Гуссерлевское историческое априори Дильтей называет «историческим мировоззрением» или «исторической эпохой». Все духовные феномены конкретной исторической эпохи внутренне связаны друг с другом и отдельный феномен не может быть понят вне исторического целого данной эпохи. Эту совокупность духовных феноменов Дильтей называет «духом эпохи». Соответственно, не может быть никакого закономерного исторического развития, существует лишь история индивидуального или субъективная история (которая в предельном смысле сводима к деятельности переживающего сознания). Подлинным предметом исторического исследования выступает индивидуальная жизнь. Основанием такового исследования является «непосредственное переживание».
Для того, чтобы описать возможность такого подхода к истории Дильтей вводит понятие «понимания» как фундаментального метода наук о духе. Тезисом философско-исторической концепции Дильтея может служить следующее его высказывание: «Природу мы объясняем, душевную жизнь мы понимаем». Понимание чужого переживания основано на идентичности субъекта и объекта переживания. Только благодаря тому, что я «понимаю» другого, я открываю себя в другом, я открываю идентичность внутренней жизни другого с моей жизнью. Таким образом, Дильтей открывает методологический смысл, на котором возможно построить в противоположность естественным наукам науки о духе.

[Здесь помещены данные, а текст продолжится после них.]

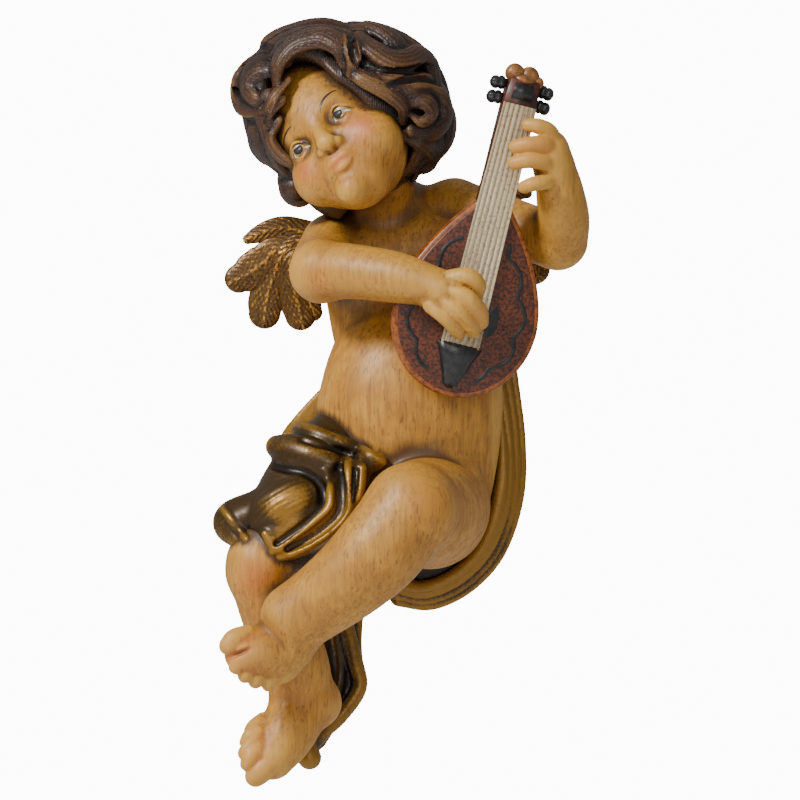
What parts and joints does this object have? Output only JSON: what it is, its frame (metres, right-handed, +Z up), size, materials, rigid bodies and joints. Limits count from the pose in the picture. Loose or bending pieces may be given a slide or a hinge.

Соотношение системы и истории кажется настолько само собой разумеющимся, что историю возводят в ранг метода гуманитарных наук вообще. Однако о какой истории идет в таком случае речь? На чем основана эта возможность интерпретации истории как метода, или: не свидетельствует ли эта подстановка скорее о неудавшейся (и тем не менее продолжающейся) попытке отличить науки о духе от естественных наук. При этом не замечают, что это различение производится уже внутри идеала науки. И как бы гуманитарные науки не стремились отграничить собственную область исследования — это имеет вид ненужного самооправдания. [68] Более того, на пути всякой философской дисциплины всегда уже имеется дисциплина позитивная, не нуждающаяся в оправдании, поскольку последняя всегда черпает свои силы из научной методологии.
Если так называемые гуманитарные науки хотят иметь подлинное основание, то они не должны искать его в методе (в том числе и переименовывая его в исторический метод) и возможно вынуждены отказаться от статуса науки вообще. Поиск основания «гуманитарными науками» не может пройти мимо двух существенных вопросов, которые и может решить философия истории:
- Возможна ли история не строящаяся как систематическое знание?
- Возможна ли история не как история телеологическая?
В этом смысле большой интерес представляет попытка герменевтики обосновать феномен историчности благодаря раскрытию истины в эстетической сфере в противоположность сфере познания, признав при этом историчность фундаментальной составляющей наук о духе и освободив последние от господства метода.
Если мы действительно хотим понять феномен истории не как один из методологических приемов спасти систематическое знание, то мы вынуждены пересмотреть само классическое представление о «чувственности», с тем чтобы в последнем найти основание для исторического.